====== DATASET EXCERPT

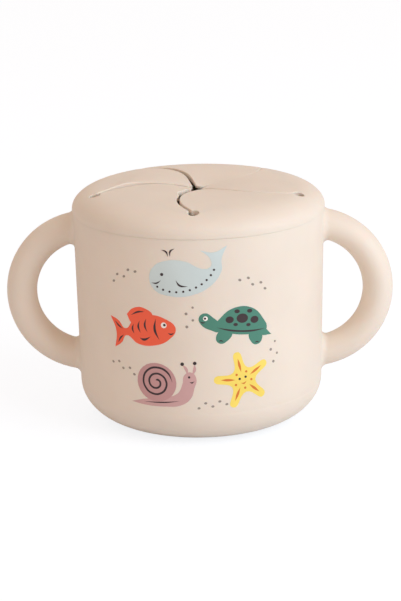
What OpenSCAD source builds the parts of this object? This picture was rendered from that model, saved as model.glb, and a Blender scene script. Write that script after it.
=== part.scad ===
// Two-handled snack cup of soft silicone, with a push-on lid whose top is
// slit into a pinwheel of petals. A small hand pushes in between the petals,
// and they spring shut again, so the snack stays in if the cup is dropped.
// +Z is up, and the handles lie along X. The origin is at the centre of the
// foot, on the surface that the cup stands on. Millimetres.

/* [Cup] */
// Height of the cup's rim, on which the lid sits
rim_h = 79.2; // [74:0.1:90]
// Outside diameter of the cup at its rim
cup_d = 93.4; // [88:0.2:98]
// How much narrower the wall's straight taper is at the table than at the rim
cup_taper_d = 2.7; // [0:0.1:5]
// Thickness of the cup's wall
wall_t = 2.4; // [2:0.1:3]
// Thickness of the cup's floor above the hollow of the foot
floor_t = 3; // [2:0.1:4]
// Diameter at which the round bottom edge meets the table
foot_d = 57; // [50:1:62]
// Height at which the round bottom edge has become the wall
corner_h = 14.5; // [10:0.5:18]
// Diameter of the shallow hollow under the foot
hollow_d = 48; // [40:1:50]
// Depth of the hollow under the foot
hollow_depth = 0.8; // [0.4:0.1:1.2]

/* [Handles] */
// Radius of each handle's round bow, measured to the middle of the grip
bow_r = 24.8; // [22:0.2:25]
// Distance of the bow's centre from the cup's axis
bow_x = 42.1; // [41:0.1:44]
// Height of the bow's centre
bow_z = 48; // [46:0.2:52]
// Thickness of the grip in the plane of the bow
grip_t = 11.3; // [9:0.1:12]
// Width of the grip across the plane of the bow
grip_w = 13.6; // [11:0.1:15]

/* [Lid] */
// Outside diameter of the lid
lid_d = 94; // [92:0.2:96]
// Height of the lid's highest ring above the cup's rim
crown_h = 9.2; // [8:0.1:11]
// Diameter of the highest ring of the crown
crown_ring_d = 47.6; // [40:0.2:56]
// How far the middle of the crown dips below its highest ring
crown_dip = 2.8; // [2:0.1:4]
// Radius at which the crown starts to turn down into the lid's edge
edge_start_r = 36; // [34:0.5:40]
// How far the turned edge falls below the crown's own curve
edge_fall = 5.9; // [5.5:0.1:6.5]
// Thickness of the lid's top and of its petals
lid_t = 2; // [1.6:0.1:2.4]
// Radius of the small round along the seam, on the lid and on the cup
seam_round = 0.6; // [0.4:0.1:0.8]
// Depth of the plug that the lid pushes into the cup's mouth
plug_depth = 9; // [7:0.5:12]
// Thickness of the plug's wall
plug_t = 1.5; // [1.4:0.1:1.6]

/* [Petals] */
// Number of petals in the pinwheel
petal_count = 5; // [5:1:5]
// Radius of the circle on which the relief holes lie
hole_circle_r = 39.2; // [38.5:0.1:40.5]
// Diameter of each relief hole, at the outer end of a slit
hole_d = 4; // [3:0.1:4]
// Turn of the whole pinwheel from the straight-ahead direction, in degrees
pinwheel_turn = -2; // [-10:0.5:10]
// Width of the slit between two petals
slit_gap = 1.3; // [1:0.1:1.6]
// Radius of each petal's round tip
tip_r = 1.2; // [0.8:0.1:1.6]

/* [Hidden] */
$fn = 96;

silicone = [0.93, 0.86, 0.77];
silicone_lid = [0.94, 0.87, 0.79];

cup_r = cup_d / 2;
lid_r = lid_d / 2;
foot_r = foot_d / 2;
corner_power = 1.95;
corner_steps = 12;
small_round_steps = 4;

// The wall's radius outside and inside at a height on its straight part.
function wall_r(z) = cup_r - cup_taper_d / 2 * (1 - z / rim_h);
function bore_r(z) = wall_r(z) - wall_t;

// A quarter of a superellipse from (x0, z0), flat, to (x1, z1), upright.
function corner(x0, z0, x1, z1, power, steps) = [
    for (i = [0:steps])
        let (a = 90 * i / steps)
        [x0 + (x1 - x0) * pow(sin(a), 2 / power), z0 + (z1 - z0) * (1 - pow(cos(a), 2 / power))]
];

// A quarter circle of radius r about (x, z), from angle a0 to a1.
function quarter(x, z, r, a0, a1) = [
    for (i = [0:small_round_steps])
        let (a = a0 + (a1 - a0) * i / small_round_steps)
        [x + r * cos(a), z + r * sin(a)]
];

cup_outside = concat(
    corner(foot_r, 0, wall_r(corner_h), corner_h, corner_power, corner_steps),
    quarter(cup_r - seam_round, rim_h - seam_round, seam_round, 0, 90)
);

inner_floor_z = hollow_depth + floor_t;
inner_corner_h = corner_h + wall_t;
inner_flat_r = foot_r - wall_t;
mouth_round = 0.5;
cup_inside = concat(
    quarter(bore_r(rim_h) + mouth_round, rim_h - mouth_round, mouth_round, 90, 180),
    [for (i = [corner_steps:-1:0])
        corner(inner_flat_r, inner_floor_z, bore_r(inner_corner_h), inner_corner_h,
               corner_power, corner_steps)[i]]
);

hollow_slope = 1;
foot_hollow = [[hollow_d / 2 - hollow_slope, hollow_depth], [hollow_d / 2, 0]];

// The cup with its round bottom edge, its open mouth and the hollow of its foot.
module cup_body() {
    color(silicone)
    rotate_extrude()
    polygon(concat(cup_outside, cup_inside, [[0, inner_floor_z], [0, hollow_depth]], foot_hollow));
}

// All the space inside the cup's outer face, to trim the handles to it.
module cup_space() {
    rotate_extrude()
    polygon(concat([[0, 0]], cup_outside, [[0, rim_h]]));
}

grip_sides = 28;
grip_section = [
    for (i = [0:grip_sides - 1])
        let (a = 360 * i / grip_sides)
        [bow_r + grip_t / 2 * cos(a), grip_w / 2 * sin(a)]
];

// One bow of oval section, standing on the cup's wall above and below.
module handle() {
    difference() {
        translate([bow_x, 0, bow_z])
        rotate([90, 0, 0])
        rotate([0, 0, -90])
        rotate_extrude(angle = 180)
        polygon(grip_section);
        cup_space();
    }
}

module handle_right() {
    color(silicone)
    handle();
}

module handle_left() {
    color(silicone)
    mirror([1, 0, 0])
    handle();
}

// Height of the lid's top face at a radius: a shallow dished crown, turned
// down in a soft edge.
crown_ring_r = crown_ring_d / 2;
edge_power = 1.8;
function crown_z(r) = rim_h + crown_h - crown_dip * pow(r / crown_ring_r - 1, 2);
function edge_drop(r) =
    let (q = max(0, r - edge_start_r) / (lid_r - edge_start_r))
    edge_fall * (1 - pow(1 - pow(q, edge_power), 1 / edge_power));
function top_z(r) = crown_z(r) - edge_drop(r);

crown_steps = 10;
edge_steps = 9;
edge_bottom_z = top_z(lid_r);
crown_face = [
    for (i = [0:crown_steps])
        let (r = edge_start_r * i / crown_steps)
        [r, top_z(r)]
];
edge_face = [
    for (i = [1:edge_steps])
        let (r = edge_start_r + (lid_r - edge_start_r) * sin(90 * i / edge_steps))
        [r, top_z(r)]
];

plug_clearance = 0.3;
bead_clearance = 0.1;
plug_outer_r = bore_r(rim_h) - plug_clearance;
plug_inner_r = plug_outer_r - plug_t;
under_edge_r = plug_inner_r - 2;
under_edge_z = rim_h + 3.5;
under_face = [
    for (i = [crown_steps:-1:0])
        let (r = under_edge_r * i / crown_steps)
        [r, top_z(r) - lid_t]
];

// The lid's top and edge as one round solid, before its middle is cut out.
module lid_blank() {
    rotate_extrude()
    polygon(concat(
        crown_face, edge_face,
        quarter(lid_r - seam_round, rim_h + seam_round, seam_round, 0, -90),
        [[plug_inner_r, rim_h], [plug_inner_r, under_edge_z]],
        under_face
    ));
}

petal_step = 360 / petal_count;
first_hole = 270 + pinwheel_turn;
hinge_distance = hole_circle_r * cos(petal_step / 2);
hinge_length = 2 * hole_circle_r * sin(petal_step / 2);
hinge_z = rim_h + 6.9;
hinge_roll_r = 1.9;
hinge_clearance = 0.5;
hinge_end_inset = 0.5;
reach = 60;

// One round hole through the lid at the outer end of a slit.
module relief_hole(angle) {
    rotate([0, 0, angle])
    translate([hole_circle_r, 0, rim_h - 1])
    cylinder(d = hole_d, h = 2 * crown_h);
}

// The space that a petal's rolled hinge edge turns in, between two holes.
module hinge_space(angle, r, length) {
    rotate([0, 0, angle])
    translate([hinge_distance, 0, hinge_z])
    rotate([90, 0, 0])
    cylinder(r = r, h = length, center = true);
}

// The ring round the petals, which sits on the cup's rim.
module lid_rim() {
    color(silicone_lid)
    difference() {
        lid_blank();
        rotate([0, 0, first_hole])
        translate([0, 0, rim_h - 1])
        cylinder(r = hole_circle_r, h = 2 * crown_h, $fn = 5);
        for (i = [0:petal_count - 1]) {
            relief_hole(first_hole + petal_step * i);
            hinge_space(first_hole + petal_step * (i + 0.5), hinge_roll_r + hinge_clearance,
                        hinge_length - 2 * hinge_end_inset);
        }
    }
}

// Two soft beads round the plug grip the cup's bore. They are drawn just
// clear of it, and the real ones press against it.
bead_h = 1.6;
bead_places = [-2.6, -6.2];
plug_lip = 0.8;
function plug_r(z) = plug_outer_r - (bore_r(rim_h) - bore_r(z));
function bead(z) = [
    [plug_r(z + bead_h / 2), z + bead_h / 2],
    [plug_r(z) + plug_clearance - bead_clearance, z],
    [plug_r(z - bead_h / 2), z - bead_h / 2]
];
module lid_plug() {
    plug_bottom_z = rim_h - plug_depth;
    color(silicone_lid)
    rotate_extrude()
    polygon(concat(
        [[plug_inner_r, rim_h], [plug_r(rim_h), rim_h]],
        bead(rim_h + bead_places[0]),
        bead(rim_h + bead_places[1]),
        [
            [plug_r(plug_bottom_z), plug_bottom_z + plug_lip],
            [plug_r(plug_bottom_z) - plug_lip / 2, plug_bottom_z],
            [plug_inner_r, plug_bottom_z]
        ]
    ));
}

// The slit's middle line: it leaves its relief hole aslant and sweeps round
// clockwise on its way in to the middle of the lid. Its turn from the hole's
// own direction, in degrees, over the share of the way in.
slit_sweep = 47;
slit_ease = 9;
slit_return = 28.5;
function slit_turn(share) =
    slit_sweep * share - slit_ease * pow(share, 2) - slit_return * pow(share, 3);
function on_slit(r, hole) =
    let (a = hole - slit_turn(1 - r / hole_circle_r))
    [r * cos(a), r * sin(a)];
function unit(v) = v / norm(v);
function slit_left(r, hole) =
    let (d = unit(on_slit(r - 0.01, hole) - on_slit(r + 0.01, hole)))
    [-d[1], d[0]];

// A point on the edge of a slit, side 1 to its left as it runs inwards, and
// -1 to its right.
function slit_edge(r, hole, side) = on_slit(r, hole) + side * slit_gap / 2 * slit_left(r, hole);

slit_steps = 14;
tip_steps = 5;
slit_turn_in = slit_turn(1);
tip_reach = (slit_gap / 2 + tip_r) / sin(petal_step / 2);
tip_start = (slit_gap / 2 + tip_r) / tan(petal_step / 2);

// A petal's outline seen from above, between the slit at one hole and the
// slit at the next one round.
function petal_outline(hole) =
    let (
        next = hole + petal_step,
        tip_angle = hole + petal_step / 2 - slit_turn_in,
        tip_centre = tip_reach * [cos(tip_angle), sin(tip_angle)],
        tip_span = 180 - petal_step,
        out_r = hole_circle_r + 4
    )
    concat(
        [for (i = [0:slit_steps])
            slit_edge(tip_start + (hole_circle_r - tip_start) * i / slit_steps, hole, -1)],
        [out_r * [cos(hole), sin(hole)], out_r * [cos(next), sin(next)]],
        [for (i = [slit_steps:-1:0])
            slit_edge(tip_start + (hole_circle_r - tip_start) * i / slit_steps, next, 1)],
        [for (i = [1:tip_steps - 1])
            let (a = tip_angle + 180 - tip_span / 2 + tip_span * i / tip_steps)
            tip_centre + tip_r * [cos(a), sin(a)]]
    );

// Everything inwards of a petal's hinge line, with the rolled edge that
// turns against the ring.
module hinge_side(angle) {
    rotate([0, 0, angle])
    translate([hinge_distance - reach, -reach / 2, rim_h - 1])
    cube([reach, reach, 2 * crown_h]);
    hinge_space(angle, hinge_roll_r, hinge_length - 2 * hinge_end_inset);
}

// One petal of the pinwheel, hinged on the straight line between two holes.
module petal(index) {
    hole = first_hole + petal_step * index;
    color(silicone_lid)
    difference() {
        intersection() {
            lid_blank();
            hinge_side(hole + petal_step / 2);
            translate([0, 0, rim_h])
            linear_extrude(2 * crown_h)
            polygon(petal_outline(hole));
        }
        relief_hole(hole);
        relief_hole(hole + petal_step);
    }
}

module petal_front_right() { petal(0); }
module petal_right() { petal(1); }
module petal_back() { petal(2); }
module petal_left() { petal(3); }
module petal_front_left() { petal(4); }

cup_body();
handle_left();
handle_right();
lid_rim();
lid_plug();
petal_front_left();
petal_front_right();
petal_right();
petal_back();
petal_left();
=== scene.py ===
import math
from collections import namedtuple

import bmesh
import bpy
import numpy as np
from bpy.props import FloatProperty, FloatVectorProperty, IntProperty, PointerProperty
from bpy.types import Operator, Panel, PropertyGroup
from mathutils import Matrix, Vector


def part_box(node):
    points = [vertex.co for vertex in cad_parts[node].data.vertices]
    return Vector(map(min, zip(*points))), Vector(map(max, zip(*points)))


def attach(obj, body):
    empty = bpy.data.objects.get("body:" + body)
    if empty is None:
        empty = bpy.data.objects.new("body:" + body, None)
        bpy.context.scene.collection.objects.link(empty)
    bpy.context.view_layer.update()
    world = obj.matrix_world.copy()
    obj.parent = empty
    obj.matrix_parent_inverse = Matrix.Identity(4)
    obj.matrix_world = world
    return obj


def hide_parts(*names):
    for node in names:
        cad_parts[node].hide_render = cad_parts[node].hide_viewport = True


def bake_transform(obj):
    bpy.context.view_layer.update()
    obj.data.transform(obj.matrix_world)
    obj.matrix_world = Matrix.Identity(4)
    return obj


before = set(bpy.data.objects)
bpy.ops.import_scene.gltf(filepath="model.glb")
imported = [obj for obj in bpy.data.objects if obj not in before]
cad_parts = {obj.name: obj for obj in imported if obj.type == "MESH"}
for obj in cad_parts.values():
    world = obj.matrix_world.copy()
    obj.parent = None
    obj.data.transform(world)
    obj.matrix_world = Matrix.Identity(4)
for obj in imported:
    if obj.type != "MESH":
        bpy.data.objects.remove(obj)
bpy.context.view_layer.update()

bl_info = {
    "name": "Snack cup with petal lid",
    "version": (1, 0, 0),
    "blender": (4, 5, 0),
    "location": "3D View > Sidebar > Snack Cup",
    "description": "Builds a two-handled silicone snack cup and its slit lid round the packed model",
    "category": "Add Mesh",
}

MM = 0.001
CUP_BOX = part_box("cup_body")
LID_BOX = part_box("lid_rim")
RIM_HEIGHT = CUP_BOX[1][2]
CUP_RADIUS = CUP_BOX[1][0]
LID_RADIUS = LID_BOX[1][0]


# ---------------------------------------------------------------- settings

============

Each line from the line with "line between two holes." to the line with "obj.data.transform(obj.matrix_world)" is to be echoed exactly; both boundary lines are included, and nothing else is to be output.

SOLUTION TO THIS EXERCISE »
// One petal of the pinwheel, hinged on the straight line between two holes.
module petal(index) {
    hole = first_hole + petal_step * index;
    color(silicone_lid)
    difference() {
        intersection() {
            lid_blank();
            hinge_side(hole + petal_step / 2);
            translate([0, 0, rim_h])
            linear_extrude(2 * crown_h)
            polygon(petal_outline(hole));
        }
        relief_hole(hole);
        relief_hole(hole + petal_step);
    }
}

module petal_front_right() { petal(0); }
module petal_right() { petal(1); }
module petal_back() { petal(2); }
module petal_left() { petal(3); }
module petal_front_left() { petal(4); }

cup_body();
handle_left();
handle_right();
lid_rim();
lid_plug();
petal_front_left();
petal_front_right();
petal_right();
petal_back();
petal_left();
=== scene.py ===
import math
from collections import namedtuple

import bmesh
import bpy
import numpy as np
from bpy.props import FloatProperty, FloatVectorProperty, IntProperty, PointerProperty
from bpy.types import Operator, Panel, PropertyGroup
from mathutils import Matrix, Vector


def part_box(node):
    points = [vertex.co for vertex in cad_parts[node].data.vertices]
    return Vector(map(min, zip(*points))), Vector(map(max, zip(*points)))


def attach(obj, body):
    empty = bpy.data.objects.get("body:" + body)
    if empty is None:
        empty = bpy.data.objects.new("body:" + body, None)
        bpy.context.scene.collection.objects.link(empty)
    bpy.context.view_layer.update()
    world = obj.matrix_world.copy()
    obj.parent = empty
    obj.matrix_parent_inverse = Matrix.Identity(4)
    obj.matrix_world = world
    return obj


def hide_parts(*names):
    for node in names:
        cad_parts[node].hide_render = cad_parts[node].hide_viewport = True


def bake_transform(obj):
    bpy.context.view_layer.update()
    obj.data.transform(obj.matrix_world)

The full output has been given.